The message of the Emerald Circle is diametrically opposed to the one that Monsanto and their supporters use. It empowers instead of bullies. It encourages self-sufficiency as opposed to relying on corporations to curate our food supply. 

Here’s another example that demonstrates the wider appeal of this philosophy.

Why – lessen the costs associated with health care while at the same time improving quality and delivery, 

How – by allowing patients to use natural and holistic alternatives that are scientifically proven to be effective against a variety of ailments and have been quality produced and tested by experts,      

What – LEGALIZE IT.

Concerns about the cost and delivery of health care are serious issues, so this appeals to anyone. This includes any and all patients (remember, inclusion is important) but can be applied to chronic patients that also need expensive prescriptions over long periods of time.

In this instance, we include anyone who is concerned about the costs in a general sense as well as the side-effects of prescription drugs that are distributed via the health care system and the ulterior motives of the companies that produce them. Government and insurance companies play on the fear of removing health care entirely when they insist that they must make cutbacks or increase premiums under the guise on improving or even saving the system from total destruction, depriving the frightened and vulnerable of a world entirely without health care.

The Emerald Circle combats this feeling of helplessness and empowers patients and doctors alike instead of threatening them.

One more example and perhaps the most poignant considering the driving forces in North American politics these days.

Why – eliminate our dependence on petroleum,

How – by researching and developing alternative forms of clean and renewable energy sources of plastic and other petroleum based products,

What – LEGALIZE IT.

This includes hemp, of course, but can apply to virtually any alternative fuel source. Hemp is an option for replacing petroleum either as a bio-diesel or an ethanol fuel.

This counters the alarmist claims of  petroleum advocates who claim that without oil we would all have to go back to living in caves, appealing to the basic human fears of poverty or material loss. The general understanding is that petroleum is so important that we simply can’t live without it, even though we did so and thrived as a society and species for many thousands of years.

Just like the Prohibitionists who insist that making plants illegal is a normal practice and is common throughout human history when the contrary is true.

Fighting this false ideology that has been the Prohibitionist gravy train for almost a century by trying to challenge it with facts may seem like the obvious answer but it has proven to be futile.
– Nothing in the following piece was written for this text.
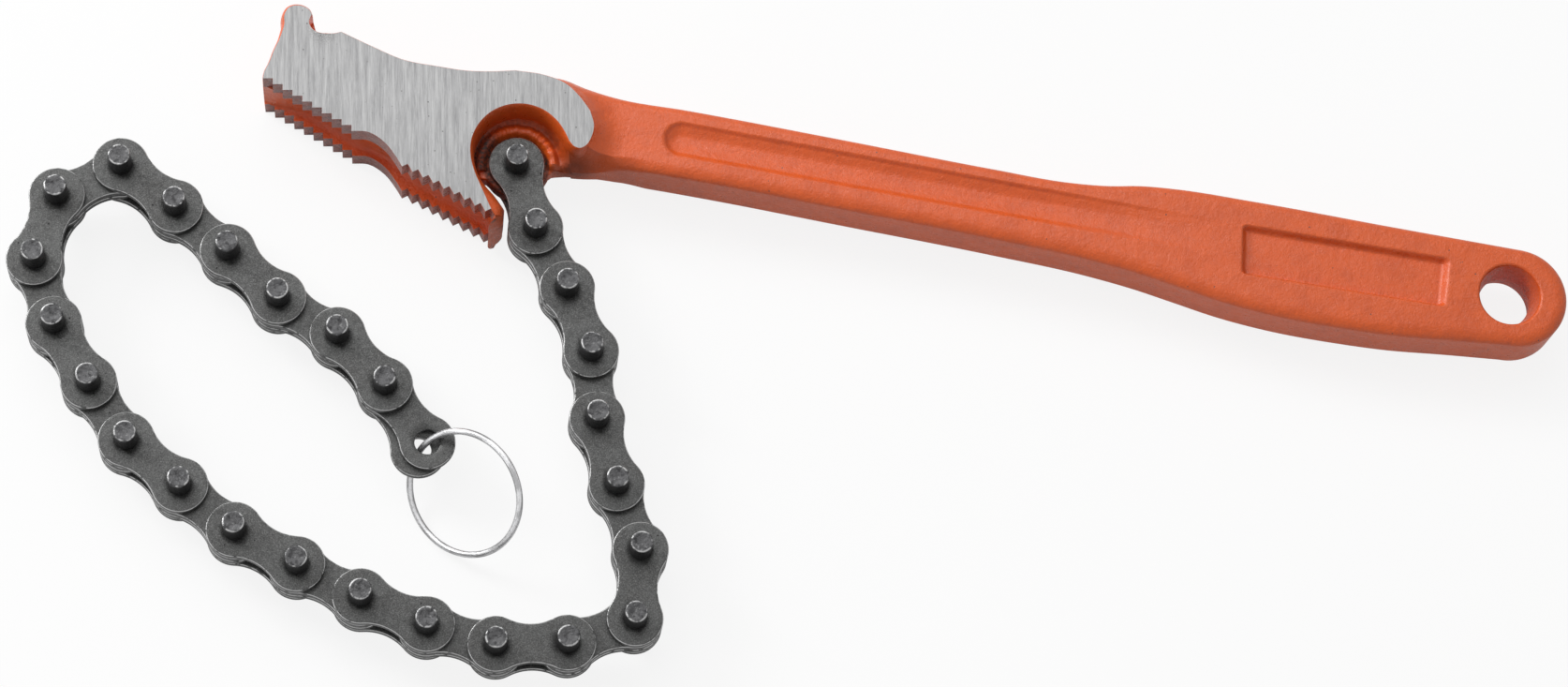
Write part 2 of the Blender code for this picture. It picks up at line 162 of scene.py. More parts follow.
class Finish:
    # a material and the short way of adding its nodes
    def __init__(self, name):
        self.material = bpy.data.materials.new(name)
        self.material.use_nodes = True
        self.tree = self.material.node_tree
        self.shader = self.tree.nodes["Principled BSDF"]
        self.place = self.add("ShaderNodeTexCoord").outputs["Object"]

    def add(self, kind, feeds=None, **settings):
        return addNode(self.tree, kind, feeds, **settings)

    def noise(self, scale, detail=3.0, roughness=0.5, stretch=None, turn=0.0):
        # noise over the object, whose places are turned and then stretched if a stretch is given
        place = self.place
        if stretch:
            turning = {"Vector": place, "Rotation": (0, 0, math.radians(turn))}
            place = self.add("ShaderNodeMapping", turning).outputs["Vector"]
            place = self.add("ShaderNodeMapping", {"Vector": place, "Scale": stretch}).outputs["Vector"]
        feeds = {"Vector": place, "Scale": scale, "Detail": detail, "Roughness": roughness}
        return self.add("ShaderNodeTexNoise", feeds).outputs["Fac"]

    def cells(self, scale):
        # distance to the nearest of scattered points
        return self.add("ShaderNodeTexVoronoi", {"Vector": self.place, "Scale": scale}).outputs["Distance"]

    def ramp(self, source, *stops):
        # two stops, each a place and a grey level or a colour
        node = self.add("ShaderNodeValToRGB", {"Fac": source})
        for element, (place, colour) in zip(node.color_ramp.elements, stops):
            element.position = place
            element.color = (*colour, 1) if isinstance(colour, tuple) else (colour, colour, colour, 1)
        return node.outputs["Color"]

    def patches(self, scale, detail, roughness, *stops):
        return self.ramp(self.noise(scale, detail, roughness), *stops)

    def mix(self, share, first, second):
        return self.add("ShaderNodeMix", {0: share, 6: first, 7: second}, data_type="RGBA").outputs[2]

    def maths(self, operation, first, second):
        return self.add("ShaderNodeMath", {0: first, 1: second}, operation=operation).outputs[0]

    def mark(self, name):
        return self.add("ShaderNodeAttribute", attribute_name=name).outputs["Fac"]

    def near(self, plan, inner, outer):
        # 1 within the inner distance of a plan point, 0 past the outer, in millimetres
        gap = self.add("ShaderNodeVectorMath", {0: self.place, 1: toFrame(plan)}, operation="DISTANCE")
        share = self.maths("MULTIPLY", gap.outputs["Value"], 1 / (outer * mm))
        return self.ramp(share, (inner / outer, 1.0), (1.0, 0.0))

    def rubbed(self, scale, low, high, start):
        # 1 where an edge is rubbed bright: the mesh's wear mark, broken up by a noise
        broken = self.maths("MULTIPLY", self.mark("wear"), self.ramp(self.noise(scale, 3), low, high))
        return self.ramp(broken, (start, 0.0), (0.8, 1.0))

    def gloss(self, scale, detail, low, high):
        # roughness that wanders between two levels
        return self.ramp(self.noise(scale, detail), (0.3, low), (0.7, high))

    def bump(self, height, distance, strength, under=None):
        feeds = {"Height": height, "Distance": distance, "Strength": strength}
        if under:
            feeds["Normal"] = under
        return self.add("ShaderNodeBump", feeds).outputs["Normal"]

    def done(self, look, colour, rough=None, relief=None):
        # a bump is a noise's scale, detail and roughness, a depth in metres and a strength, the undermost first
        for scale, detail, roughness, distance, strength in look.get("bumps", []):
            relief = self.bump(self.noise(scale, detail, roughness), distance, strength, relief)
        rough = rough or self.gloss(*look["gloss"])
        feeds = {"Base Color": colour, "Roughness": rough, "Normal": relief, **look["shader"]}
        for key, value in feeds.items():
            feed(self.tree, self.shader.inputs[key], value)
        return self.material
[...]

A competing ideology, one that uses the opposite tactics (inclusion where there is division, empowerment where there is helplessness) and appeals to positive human emotions instead of negative ones can succeed where raw data has failed.

The Emerald Circle is not a marketing ploy or a psychological trick. It is the natural evolution of  normalizing cannabis. The Legalization Movement needs to remind humanity of the positive things they were capable of, and will be again, in a world without cannabis Prohibition.

References

Hemp Ethanol Saves the World: http://hemp-ethanol.blogspot.com/2008/01/economics-history-and-politics-of-hemp.html

“Mexico: February 22 Recreational Marijuana is Legal.” The Mazatlán Post. Last modified February 17, 2019. https://themazatlanpost.com/2019/02/16/mexico-february-22-recreational-marijuana-is-legal/.

Simon Sinek, “How Great Leaders Inspire Action.” http://www.ted.com/talks/simon_sinek_how_great_leaders_inspire_action.html

 “The Emperor’s Wears No Clothes”, Jack Herer, AH HA Publishing, 2007.